-------- Dataset extract --------

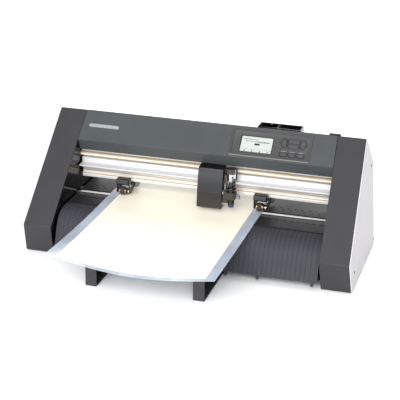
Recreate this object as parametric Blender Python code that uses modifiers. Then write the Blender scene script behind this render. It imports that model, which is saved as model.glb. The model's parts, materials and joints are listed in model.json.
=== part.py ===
"""Desktop vinyl cutter, 20-inch class, as separate parts.

Lengths are in millimetres and turn into metres in the helpers.
X runs along the machine, from left to right. Y runs from the operator to the back, and is
measured from the lower front edge of the end covers. Z is the height above the table.
Everything hangs on one empty, which moves the machine so that the middle of its outline
on the table is the origin.
"""
import math

import bmesh
import bpy
from mathutils import Matrix, Vector

MM = 0.001
GAP = 0.3                      # room between pieces that touch

# ---------------------------------------------------------------- driving dimensions
WIDTH = 851.0                  # over both side panels, at the table
COVER_WIDTH = 77.0             # one end cover, at the table
HEIGHT = 323.4                 # ridge
DEPTH = 324.0                  # end cover at the table
RIDGE_Y = 216.9
OUTER_LEAN = 18.5 / HEIGHT     # side panels lean inwards
INNER_LEAN = 15.0 / HEIGHT     # the walls of the working bay lean inwards too
WALL = 3.0                     # moulded covers
SKIN = 2.4                     # side panels and inner walls
SHEET_METAL = 2.5              # platen pieces
KNEE = (-22.9, 81.7)
BACK_TOP = (309.0, 236.0)
CREASE_Y = 155.0
BEAM_LIP = (172.0, 228.5)
PLATEN_Z = 113.0
PLATEN_FRONT_Y = 84.0
NIP_Y = 172.0                  # grit roller and pinch wheels
GRIT_R = 8.0
ROLLER_Z = PLATEN_Z - GRIT_R + GAP
RAIL_Y = 181.0
SHEET_LEFT, SHEET_RIGHT = -254.0, 157.0
SHEET_FRONT, SHEET_BACK = -275.0, 318.0
MARGIN = 25.0                  # clear border of the carrier sheet
CARRIER_THICK = 0.6
VINYL_THICK = 0.4
TOOL_X, TOOL_Y = 82.0, 140.0
BELT_Y, BELT_Z = 193.9, 213.0
PULLEY_R = 10.0
PULLEY_X = 373.0
PINCH_X = (-216.0, 153.0)
PORTS_X, PORTS_Z = (356.0, 396.0), (30.0, 102.0)
ARM_PIVOT = (212.0, 136.0)
SLOPE = math.atan2(HEIGHT - KNEE[1], RIDGE_Y - KNEE[0])

HALF = WIDTH / 2
BAY_HALF = HALF - COVER_WIDTH
FOOT = 2.0                     # rubber strips under the end covers
PROFILE = [(0.0, FOOT + GAP), KNEE, (RIDGE_Y, HEIGHT), BACK_TOP, (DEPTH, FOOT + GAP)]
CENTRE_Y = (SHEET_FRONT + DEPTH) / 2


# ---------------------------------------------------------------- scene and helpers
for old in list(bpy.data.objects):
    bpy.data.objects.remove(old, do_unlink=True)

parts = bpy.data.collections.new("vinyl_cutter")
cutters = bpy.data.collections.new("cutters")
bpy.context.scene.collection.children.link(parts)
bpy.context.scene.collection.children.link(cutters)

datum = bpy.data.objects.new("datum", None)
datum.location = (0.0, -CENTRE_Y * MM, 0.0)
parts.objects.link(datum)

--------

• Problem to solve
Copy every line of the material, please, keeping it exactly the same.

• Problem solution
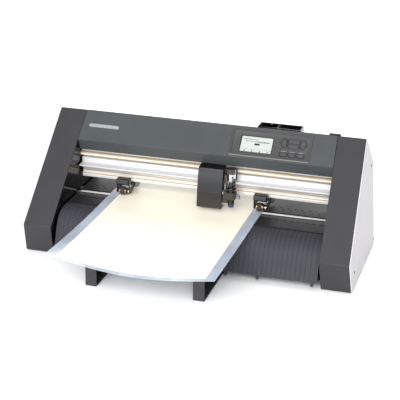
Recreate this object as parametric Blender Python code that uses modifiers. Then write the Blender scene script behind this render. It imports that model, which is saved as model.glb. The model's parts, materials and joints are listed in model.json.
=== part.py ===
"""Desktop vinyl cutter, 20-inch class, as separate parts.

Lengths are in millimetres and turn into metres in the helpers.
X runs along the machine, from left to right. Y runs from the operator to the back, and is
measured from the lower front edge of the end covers. Z is the height above the table.
Everything hangs on one empty, which moves the machine so that the middle of its outline
on the table is the origin.
"""
import math

import bmesh
import bpy
from mathutils import Matrix, Vector

MM = 0.001
GAP = 0.3                      # room between pieces that touch

# ---------------------------------------------------------------- driving dimensions
WIDTH = 851.0                  # over both side panels, at the table
COVER_WIDTH = 77.0             # one end cover, at the table
HEIGHT = 323.4                 # ridge
DEPTH = 324.0                  # end cover at the table
RIDGE_Y = 216.9
OUTER_LEAN = 18.5 / HEIGHT     # side panels lean inwards
INNER_LEAN = 15.0 / HEIGHT     # the walls of the working bay lean inwards too
WALL = 3.0                     # moulded covers
SKIN = 2.4                     # side panels and inner walls
SHEET_METAL = 2.5              # platen pieces
KNEE = (-22.9, 81.7)
BACK_TOP = (309.0, 236.0)
CREASE_Y = 155.0
BEAM_LIP = (172.0, 228.5)
PLATEN_Z = 113.0
PLATEN_FRONT_Y = 84.0
NIP_Y = 172.0                  # grit roller and pinch wheels
GRIT_R = 8.0
ROLLER_Z = PLATEN_Z - GRIT_R + GAP
RAIL_Y = 181.0
SHEET_LEFT, SHEET_RIGHT = -254.0, 157.0
SHEET_FRONT, SHEET_BACK = -275.0, 318.0
MARGIN = 25.0                  # clear border of the carrier sheet
CARRIER_THICK = 0.6
VINYL_THICK = 0.4
TOOL_X, TOOL_Y = 82.0, 140.0
BELT_Y, BELT_Z = 193.9, 213.0
PULLEY_R = 10.0
PULLEY_X = 373.0
PINCH_X = (-216.0, 153.0)
PORTS_X, PORTS_Z = (356.0, 396.0), (30.0, 102.0)
ARM_PIVOT = (212.0, 136.0)
SLOPE = math.atan2(HEIGHT - KNEE[1], RIDGE_Y - KNEE[0])

HALF = WIDTH / 2
BAY_HALF = HALF - COVER_WIDTH
FOOT = 2.0                     # rubber strips under the end covers
PROFILE = [(0.0, FOOT + GAP), KNEE, (RIDGE_Y, HEIGHT), BACK_TOP, (DEPTH, FOOT + GAP)]
CENTRE_Y = (SHEET_FRONT + DEPTH) / 2


# ---------------------------------------------------------------- scene and helpers
for old in list(bpy.data.objects):
    bpy.data.objects.remove(old, do_unlink=True)

parts = bpy.data.collections.new("vinyl_cutter")
cutters = bpy.data.collections.new("cutters")
bpy.context.scene.collection.children.link(parts)
bpy.context.scene.collection.children.link(cutters)

datum = bpy.data.objects.new("datum", None)
datum.location = (0.0, -CENTRE_Y * MM, 0.0)
parts.objects.link(datum)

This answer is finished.